Third: he did not early-exercise his original 5,000 ISOs in 2018 under §83(b). At the time, the FMV equaled the strike of $68 (he received the grant at fair value), and the spread was zero. A §83(b) election on early-exercise unvested ISOs would have converted the entire position to restricted stock with a zero-spread basis. That would have eliminated all subsequent AMT and started the §422 and §1202 clocks immediately. The cost in 2018: $340,000 to exercise all 5,000 pre-split shares. He did not have that cash in 2018. But had he borrowed at 4% rates available then, the savings on AMT alone (over $1M in lifetime AMT on the position) would have dwarfed the interest.
Frequently asked
What happens to ISOs in a stock split?
The strike and share count adjust proportionally to preserve the grant’s economic value. After Tesla’s 5-for-1 then 3-for-1, his 5,000 shares at $68 became 75,000 shares at $4.53. Total spread position unchanged.

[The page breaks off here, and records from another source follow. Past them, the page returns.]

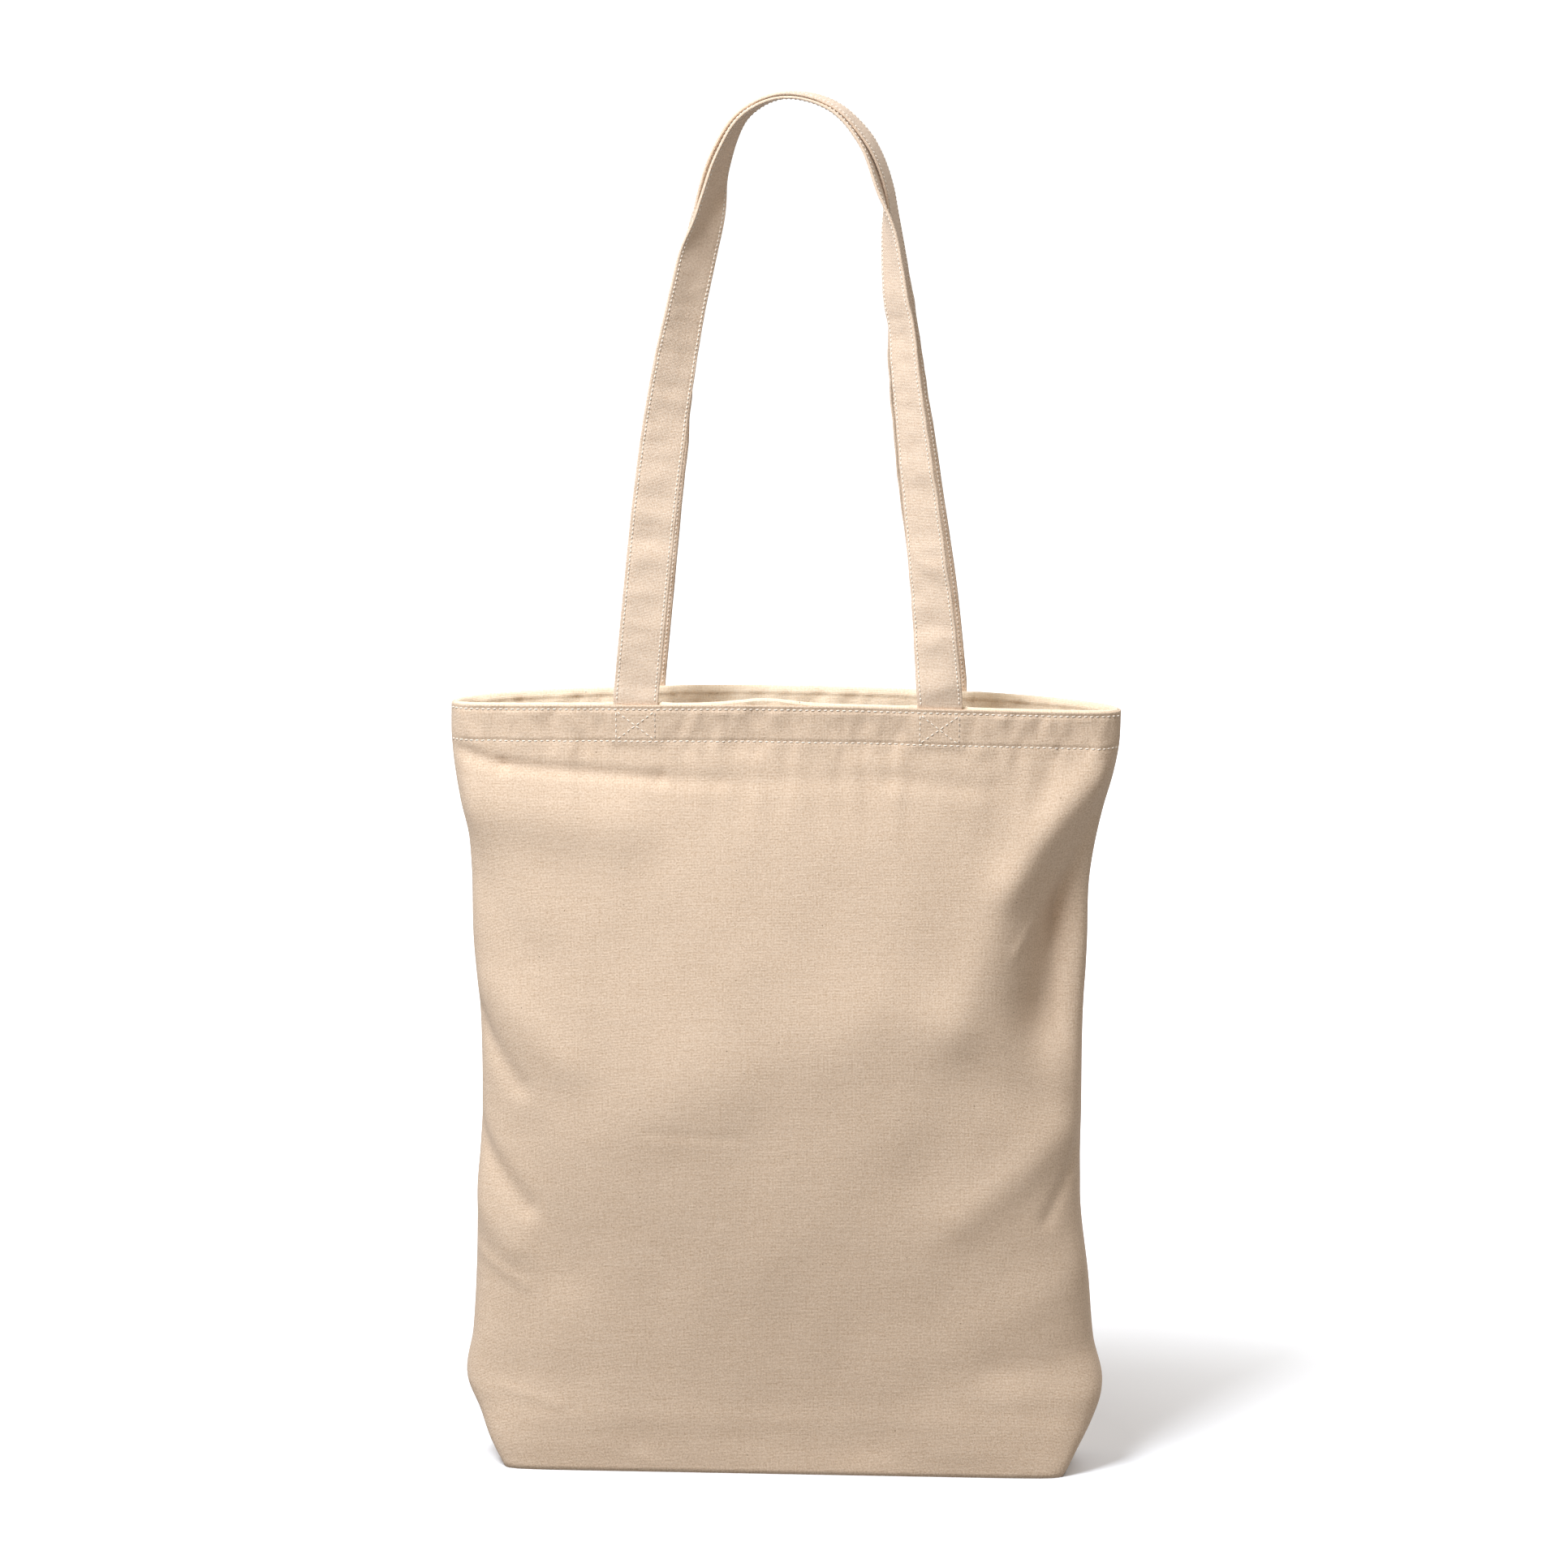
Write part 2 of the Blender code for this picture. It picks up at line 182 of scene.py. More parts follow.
# an allowance's outline, as shares of its width from the seam to the edge and of its thickness
SEAM_OUTLINE = ((-0.5, -0.4), (0.1, -0.5), (0.46, -0.45), (0.5, 0.0), (0.46, 0.45), (0.1, 0.5), (-0.5, 0.4))
SEAM_OUTLINE_STEP = 0.0022
OVERLOCK_PITCH = 0.0026
OVERLOCK_REACH = 0.0026
OVERLOCK_SAMPLES = 12
OVERLOCK_SWING, OVERLOCK_POWER, OVERLOCK_THREAD = 1.15, 0.5, 0.7
SIDE_SEAM_DROP = 0.001
SIDE_SEAM_ROWS, CORNER_SEAM_ROWS, BOTTOM_SEAM_ROWS = 130, 24, 110

# Bumps all over the panels: how far they stand out, their size, and their stretch up the cloth
PANEL_BUMPS = (
    (0.0016, 0.070, 0.8),
    (0.0006, 0.026, 0.7),
)
# Gathers below the hem and puckers in it, likewise, and where they set in and fade out
GATHER, GATHER_SIZE, GATHER_STRETCH = 0.0012, 0.010, 0.22
GATHER_FROM, GATHER_RISE = -0.006, 0.012
GATHER_FADE_FROM, GATHER_FADE = 0.008, 0.060
PUCKER, PUCKER_SIZE, PUCKER_STRETCH = 0.0017, 0.0100, 0.30
SMALL_PUCKER_SHARE, SMALL_PUCKER_SIZE, SMALL_PUCKER_STRETCH = 0.5, 0.0045, 0.4
PUCKER_RISE, PUCKER_FADE_FROM, PUCKER_FADE = 0.006, 0.001, 0.014
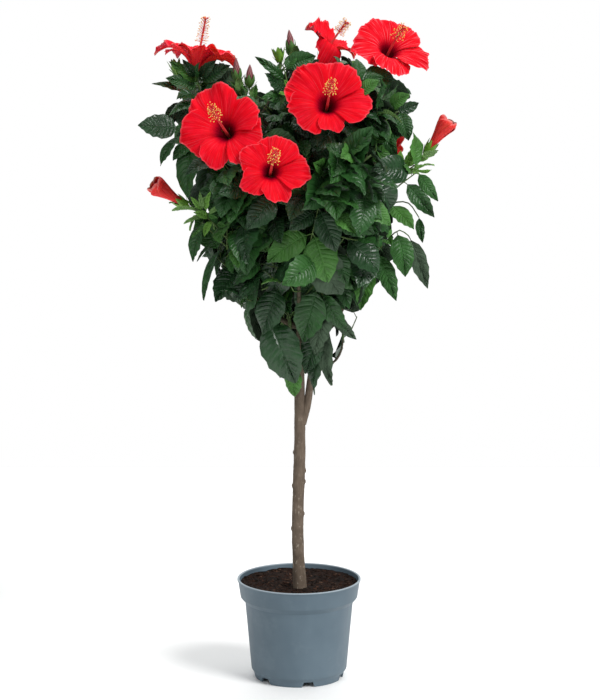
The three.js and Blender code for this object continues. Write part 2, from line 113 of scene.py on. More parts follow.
def calculated(tree, operation, *values):
    node = addNode(tree, "ShaderNodeMath", {"operation": operation})
    for socket, value in zip(node.inputs, values):
        feed(socket, value)
    return node.outputs[0]


def times(tree, first, second):
    return calculated(tree, "MULTIPLY", first, second)


def fromMiddle(tree, value):  # 0 at 0.5, and 1 at 0 and 1
    return times(tree, calculated(tree, "ABSOLUTE", calculated(tree, "SUBTRACT", value, 0.5)), 2.0)


def noiseField(tree, vector, scale, detail=2.0, roughness=0.6, stretch=None):
    if stretch:
        mapping = addNode(tree, "ShaderNodeMapping", Scale=stretch)
        feed(mapping.inputs["Vector"], vector)
        vector = mapping.outputs["Vector"]
    node = addNode(tree, "ShaderNodeTexNoise", Detail=detail, Roughness=roughness)
    feed(node.inputs["Vector"], vector)
    feed(node.inputs["Scale"], scale)
    return node.outputs["Fac"]


def objectPlaces(tree):
    return addNode(tree, "ShaderNodeTexCoord").outputs["Object"]


def partsOf(tree, vector):
    node = addNode(tree, "ShaderNodeSeparateXYZ")
    feed(node.inputs[0], vector)
    return node.outputs


def ownMap(tree):  # a piece's own map, and how far across and along it a place lies
    uv = addNode(tree, "ShaderNodeUVMap", {"uv_map": "UVMap"}).outputs["UV"]
    parts = partsOf(tree, uv)
    return uv, parts["X"], parts["Y"]


def newGroup(name, inputs, outputs):
    group = bpy.data.node_groups.new(name, "ShaderNodeTree")

    def kindOf(label):
        return "NodeSocketColor" if "Colour" in label else "NodeSocketFloat"

    for label, value in inputs.items():
        group.interface.new_socket(label, in_out="INPUT", socket_type=kindOf(label)).default_value = value
    for label in outputs:
        group.interface.new_socket(label, in_out="OUTPUT", socket_type=kindOf(label))
    return group, group.nodes.new("NodeGroupInput").outputs, group.nodes.new("NodeGroupOutput").inputs


# Broad patches of a second colour and a fine grain for a bump
def makeMottle():
    group, given, out = newGroup("mottle", {
        "Colour": (0.5, 0.5, 0.5, 1), "Patch Colour": (0.2, 0.2, 0.2, 1), "Patches": 20.0, "Amount": 0.5,
        "Grain": 400.0,
    }, ("Colour", "Mask", "Height"))
    places = objectPlaces(group)
    mask = ranged(group, noiseField(group, places, given["Patches"], 3.0), 0.35, 0.65)
    feed(out["Colour"], mixed(group, times(group, mask, given["Amount"]), given["Colour"], given["Patch Colour"]))
    feed(out["Mask"], mask)
    feed(out["Height"], noiseField(group, places, given["Grain"]))
    return group


mottle = makeMottle()


def addMottle(tree, colour, patchColour, patches, amount, grain):
    return addNode(tree, "ShaderNodeGroup", {"node_tree": mottle}, Colour=(*colour, 1), Patch_Colour=(*patchColour, 1),
                   Patches=patches, Amount=amount, Grain=grain).outputs


def newMaterial(name, roughness, **values):
    material = bpy.data.materials.new(name)
    material.use_nodes = True
    shader = setInputs(material.node_tree.nodes["Principled BSDF"], Roughness=roughness, **values)
    return material, material.node_tree, shader


def surfaced(shader, colour, height, strength, distance=0.001):  # a shader's colour, and a bump of the height
    bump = addNode(shader.id_data, "ShaderNodeBump", Strength=strength, Distance=distance)
    feed(bump.inputs["Height"], height)
    feed(shader.inputs["Base Color"], colour)
    feed(shader.inputs["Normal"], bump.outputs["Normal"])


# Materials with patches and grain alone, each with its colour, the patches' colour, how many and how strong
# the patches are, the grain, the bump and the roughness
def mottledMaterials(plans):
    made = []
    for name, (colour, patchColour, patches, amount, grain, bump, roughness) in plans.items():
        material, tree, shader = newMaterial(name, roughness)
        node = addMottle(tree, colour, patchColour, patches, amount, grain)
        surfaced(shader, node["Colour"], node["Height"], bump)
        made.append(material)
    return made


# Camera and light

def linked(thing):
    scene.collection.objects.link(thing)
    return thing


def makeCamera():
    lens = bpy.data.cameras.new("camera")
    lens.lens, lens.sensor_fit, lens.sensor_height = studio["lens"], "VERTICAL", studio["sensorHeight"]
    camera = linked(bpy.data.objects.new("camera", lens))
    camera.location = studio["cameraPlace"]
    camera.rotation_euler = (math.radians(90 - studio["tiltDown"]), 0, 0)
    scene.camera = camera


def makeSun(name, turn, rise, strength, spread):
    lamp = bpy.data.lights.new(name, "SUN")
    lamp.energy, lamp.angle = strength, math.radians(spread)
    linked(bpy.data.objects.new(name, lamp)).rotation_euler = (math.radians(90 - rise), 0, math.radians(turn))


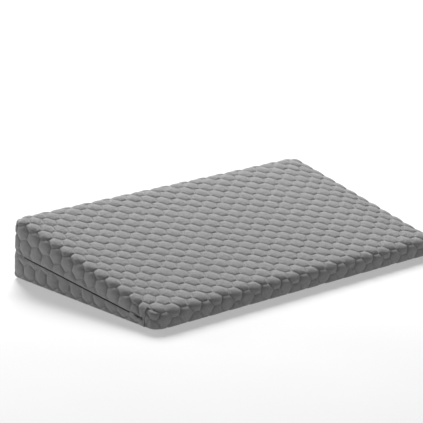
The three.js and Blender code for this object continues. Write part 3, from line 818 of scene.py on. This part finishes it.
deselect()
bpy.ops.mesh.primitive_circle_add(vertices=96, radius=FLOOR_RADIUS, fill_type="NGON")
floor = bpy.context.object
floor.name = "floor"
bpy.ops.object.mode_set(mode="EDIT")
bpy.ops.mesh.select_all(action="DESELECT")
choose(floor, "EDGE", lambda points: True)
bpy.ops.mesh.extrude_edges_move(TRANSFORM_OT_translate={"value": (0, 0, FLOOR_WALL)})
bpy.ops.object.mode_set(mode="OBJECT")
curl = floor.modifiers.new("Sweep", "BEVEL")
curl.width = FLOOR_CURL
curl.segments = 16
curl.limit_method = "ANGLE"
apply_modifiers(floor)
bpy.ops.object.shade_smooth()
paper, paper_shader = new_finish("paper sweep", 0.9)
paper_shader.inputs["Specular IOR Level"].default_value = 0
paper_place = add(paper, "ShaderNodeTexCoord").outputs["Object"]
paper_grain = add(paper, "ShaderNodeTexNoise", {"Vector": paper_place, "Scale": 3, "Detail": 2})
colour_with(paper, paper_shader, ramp(paper, paper_grain.outputs["Fac"], [
    (0.3, (0.42, 0.42, 0.42)), (0.7, (0.44, 0.44, 0.44))]))
paper_shader.inputs["Emission Color"].default_value = (1, 1, 1, 1)
paper_shader.inputs["Emission Strength"].default_value = FLOOR_GLOW
floor.data.materials.append(paper)

world = bpy.data.worlds.new("studio")
bpy.context.scene.world = world
world.use_nodes = True
world.node_tree.nodes["Background"].inputs["Color"].default_value = (1, 1, 1, 1)
world.node_tree.nodes["Background"].inputs["Strength"].default_value = WORLD_GLOW


def soft_light(name, place, size, power):
    """A square area light that faces the wedge."""
    data = bpy.data.lights.new(name, "AREA")
    data.shape = "RECTANGLE"
    data.size = data.size_y = size
    data.energy = power
    light = bpy.data.objects.new(name, data)
    bpy.context.collection.objects.link(light)
    light.location = place
    light.rotation_mode = "QUATERNION"
    light.rotation_quaternion = (-place).to_track_quat("-Z", "Y")


soft_light("overhead", Vector((1.35, 2.4, 2.3)), 1.6, 308)
soft_light("side fill", Vector((-1.3, 2.8, 0.7)), 1.0, 28)

CAMERA_PLACE = Vector((-2.2688, -2.1457, 0.9964))
CAMERA_BACK = Vector((-0.69074, -0.66633, 0.28087))
CAMERA_LENS = 186.68
CAMERA_ROLL = math.radians(2.995)
camera_data = bpy.data.cameras.new("camera")
camera_data.lens = CAMERA_LENS
camera_data.sensor_width = 36
camera_data.clip_end = 100
camera = bpy.data.objects.new("camera", camera_data)
bpy.context.collection.objects.link(camera)
camera.location = CAMERA_PLACE
camera.rotation_mode = "QUATERNION"
camera.rotation_quaternion = (
    (-CAMERA_BACK).to_track_quat("-Z", "Y") @ Quaternion((0, 0, 1), CAMERA_ROLL))
bpy.context.scene.camera = camera
bpy.context.scene.view_settings.view_transform = "Standard"
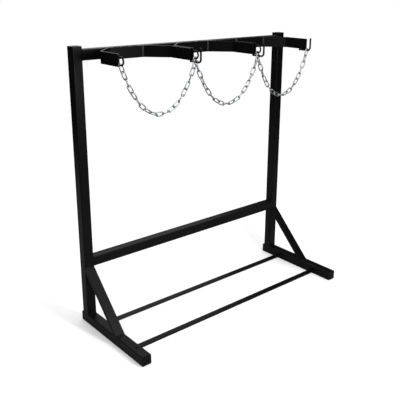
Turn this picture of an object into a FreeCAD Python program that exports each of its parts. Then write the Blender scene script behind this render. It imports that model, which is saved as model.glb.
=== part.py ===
import FreeCAD, Part
import math
import os

from FreeCAD import Vector

# Gas cylinder stand for three cylinders, in millimetres.
# X runs along the stand, the open front faces -Y, and Z points up from the floor.
# The origin lies on the floor, under the middle of the stand's box.

# Square tube of the frame
TUBE = 38.0
TUBE_WALL = 3.0
TUBE_CORNER = 4.0

# Overall frame
CLEAR_WIDTH = 962.0
FOOT_LENGTH = 404.0
FOOT_REAR_OVERHANG = 8.0
UPRIGHT_TOP = 1050.0
TOP_RAIL_DROP = 8.0
MID_RAIL_BOTTOM = 234.0
CAP_THICK = 3.0
CAP_CORNER = 4.0

# Anchor hole through each foot
ANCHOR_HOLE = 10.0
ANCHOR_SETBACK = 62.0

# Diagonal braces, flat bar at 45 degrees
BRACE_WIDTH = 38.0
BRACE_THICK = 12.0
BRACE_EDGE = 1.0
BRACE_TOP = 236.0

# Flat floor bars, placed by the distance of their centre lines from the uprights' front
BAR_WIDTH = 25.0
BAR_THICK = 5.0
REAR_BAR_AHEAD = 42.0
FRONT_BAR_AHEAD = 254.0

# Cradles, one bent flat bar for each cylinder
CRADLES = 3
CRADLE_WIDTH = 300.0
CRADLE_BACK = 149.0
CRADLE_REACH = 186.0
CRADLE_HEIGHT = 42.0
PLATE = 6.0
PLATE_BEND = 9.0
ARM_GAP = 7.6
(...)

When does the 10-year expiration clock start?
From the grant date, not vesting or exercise. Most grant agreements set expiration at 10 years for ISOs and 10 years (or more) for NSOs. Check your specific plan.
Can I exercise post-termination?
ISOs typically expire 90 days after termination (per §422 requirements for ISO treatment). Some companies extend the window, but extended ISOs lose ISO treatment after 90 days and become NSOs.
What is AMT credit and how do I recover it?
AMT paid creates an AMT credit under §53. The credit carries forward indefinitely and offsets regular tax in years when regular tax exceeds tentative AMT. For high-income earners with large ISO exercises, the credit typically recovers over 5-15 years.
Is it worth exercising and holding for qualifying disposition?
Depends on expected stock movement between exercise and sale. Qualifying disposition converts ordinary-rate gain into capital-gain rate gain. If the stock rises post-exercise, the savings are real. If flat or declines, AMT paid may exceed the savings.
Composite scenario drawn from common patterns in our advisor network's casework. Names, companies, and exact numbers are illustrative. Not tax, legal, or investment advice.